• _GOAL_
Read the material below and tally how many lines hold the word "with", giving the number and nothing else.

>> BEGIN RAW DATA

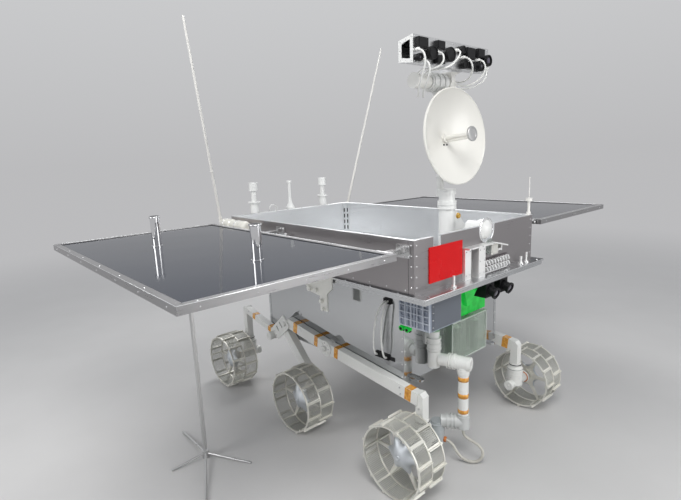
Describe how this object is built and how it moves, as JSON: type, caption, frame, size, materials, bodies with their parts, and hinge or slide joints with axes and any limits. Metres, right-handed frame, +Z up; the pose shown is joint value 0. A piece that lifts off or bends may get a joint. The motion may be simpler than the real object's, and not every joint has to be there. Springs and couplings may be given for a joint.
{
  "type": "planetary rover",
  "caption": "Wheeled lunar rover exhibition model: open tray on a closed box, rocker suspension, cage wheels, folding solar wings, dish mast, robot arm, display stand.",
  "frame": {"origin": "on the floor, midway between the front and rear axles and between the wheels of both sides", "axes": "+X to the front (the end with the red plate and the mast), +Y to the left, +Z up"},
  "size_m": [1.6, 2.584, 1.9462],
  "materials": {
    "sheet_metal": "brushed",
    "plate_red": "gloss",
    "fixture_metal": "satin",
    "module_grey": "ribbed matt",
    "camera_black": "matt",
    "green_clear": "translucent",
    "clear_plastic": "translucent",
    "beam_white": "satin paint",
    "fitting_white": "smooth plastic",
    "wheel_metal": "bead blasted",
    "wing_frame": "satin",
    "wing_panel": "dark gloss",
    "chrome": "polished",
    "dish_white": "satin paint",
    "lead_white": "smooth sheath",
    "cable_grey": "smooth sheath",
    "stand_metal": "brushed"
  },
  "bodies": {
    "chassis": {"lower_body": "sheet_metal", "ledge_frame": "sheet_metal", "tray": "sheet_metal", "front_plate": "plate_red", "front_fixtures": "fixture_metal", "ribbed_module": "module_grey", "hazard_cameras": "camera_black", "green_funnel": "green_clear", "clear_case": "clear_plastic", "rocker_right": "beam_white", "rocker_left": "beam_white", "bogie_right": "beam_white", "bogie_left": "beam_white", "hinge_brackets": "fixture_metal", "wing_drives": "fitting_white", "rear_antennas": "dish_white", "rod_antennas": "fixture_metal", "whip_antenna": "fixture_metal", "mast_base": "dish_white", "arm_shoulder": "fitting_white", "side_lead_front": "lead_white", "side_lead_rear": "lead_white", "display_stand": "stand_metal", "side_grommets": "camera_black", "tray_floor": "sheet_metal", "notch_lamp": "fitting_white", "case_contents": "camera_black", "side_brackets": "fixture_metal"},
    "mast": {"mast_column": "dish_white", "dish": "dish_white"},
    "head": {"camera_head": "sheet_metal", "camera_lenses": "camera_black", "head_lead_left_outer": "lead_white", "head_lead_left_inner": "lead_white", "head_lead_top_outer": "lead_white", "head_lead_top_inner": "lead_white", "head_lead_right_inner": "lead_white", "head_lead_right_middle": "lead_white", "head_lead_right_outer": "lead_white"},
    "arm_link": {"arm_link": "fitting_white"},
    "forearm": {"arm_forearm": "fitting_white", "instrument_head": "fixture_metal", "arm_cable": "cable_grey"},
    "wing_right": {"wing_frame_right": "wing_frame", "wing_panel_right": "wing_panel", "wing_tubes": "chrome"},
    "wing_left": {"wing_frame_left": "wing_frame", "wing_panel_left": "wing_panel"},
    "housing_front_right": {"steer_housing_front_right": "fitting_white"},
    "wheel_front_right": {"wheel_front_right": "wheel_metal"},
    "housing_front_left": {"steer_housing_front_left": "fitting_white"},
    "wheel_front_left": {"wheel_front_left": "wheel_metal"},
    "housing_rear_right": {"steer_housing_rear_right": "fitting_white"},
    "wheel_rear_right": {"wheel_rear_right": "wheel_metal"},
    "housing_rear_left": {"steer_housing_rear_left": "fitting_white"},
    "wheel_rear_left": {"wheel_rear_left": "wheel_metal"},
    "wheel_middle_right": {"wheel_middle_right": "wheel_metal"},
    "wheel_middle_left": {"wheel_middle_left": "wheel_metal"}
  },
  "joints": [
    {"name": "mast_turn", "type": "hinge", "parent": "chassis", "child": "mast", "pos_m": [0.502, 0, 1.052], "axis": [0, 0, 1], "range_deg": [-170, 170]},
    {"name": "head_tilt", "type": "hinge", "parent": "mast", "child": "head", "pos_m": [0.465, 0, 1.56], "axis": [0, -1, 0], "range_deg": [-30, 45]},
    {"name": "shoulder_turn", "type": "hinge", "parent": "chassis", "child": "arm_link", "pos_m": [0.577, -0.19, 0.43], "axis": [0, 0, 1], "range_deg": [-30, 30]},
    {"name": "elbow_swing", "type": "hinge", "parent": "arm_link", "child": "forearm", "pos_m": [0.577, -0.19, 0.43], "axis": [0.9489, 0.3156, 0], "range_deg": [0, 35]},
    {"name": "wing_fold_right", "type": "hinge", "parent": "chassis", "child": "wing_right", "pos_m": [0.2, -0.505, 0.93], "axis": [-1, 0, 0], "range_deg": [0, 75]},
    {"name": "wing_fold_left", "type": "hinge", "parent": "chassis", "child": "wing_left", "pos_m": [0.2, 0.505, 0.93], "axis": [1, 0, 0], "range_deg": [0, 75]},
    {"name": "steer_front_right", "type": "hinge", "parent": "chassis", "child": "housing_front_right", "pos_m": [0.65, -0.36, 0.245], "axis": [0, 0, 1], "range_deg": [-45, 45]},
    {"name": "spin_front_right", "type": "hinge", "parent": "housing_front_right", "child": "wheel_front_right", "pos_m": [0.65, -0.476, 0.15], "axis": [0, 1, 0], "continuous": true},
    {"name": "steer_front_left", "type": "hinge", "parent": "chassis", "child": "housing_front_left", "pos_m": [0.65, 0.36, 0.245], "axis": [0, 0, 1], "range_deg": [-45, 45]},
    {"name": "spin_front_left", "type": "hinge", "parent": "housing_front_left", "child": "wheel_front_left", "pos_m": [0.65, 0.476, 0.15], "axis": [0, 1, 0], "continuous": true},
    {"name": "steer_rear_right", "type": "hinge", "parent": "chassis", "child": "housing_rear_right", "pos_m": [-0.65, -0.36, 0.245], "axis": [0, 0, 1], "range_deg": [-45, 45]},
    {"name": "spin_rear_right", "type": "hinge", "parent": "housing_rear_right", "child": "wheel_rear_right", "pos_m": [-0.65, -0.476, 0.15], "axis": [0, 1, 0], "continuous": true},
    {"name": "steer_rear_left", "type": "hinge", "parent": "chassis", "child": "housing_rear_left", "pos_m": [-0.65, 0.36, 0.245], "axis": [0, 0, 1], "range_deg": [-45, 45]},
    {"name": "spin_rear_left", "type": "hinge", "parent": "housing_rear_left", "child": "wheel_rear_left", "pos_m": [-0.65, 0.476, 0.15], "axis": [0, 1, 0], "continuous": true},
    {"name": "spin_middle_right", "type": "hinge", "parent": "chassis", "child": "wheel_middle_right", "pos_m": [0.015, -0.476, 0.15], "axis": [0, 1, 0], "continuous": true},
    {"name": "spin_middle_left", "type": "hinge", "parent": "chassis", "child": "wheel_middle_left", "pos_m": [0.015, 0.476, 0.15], "axis": [0, 1, 0], "continuous": true}
  ]
}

>> END RAW DATA

• _ANSWER TO THIS TASK_
2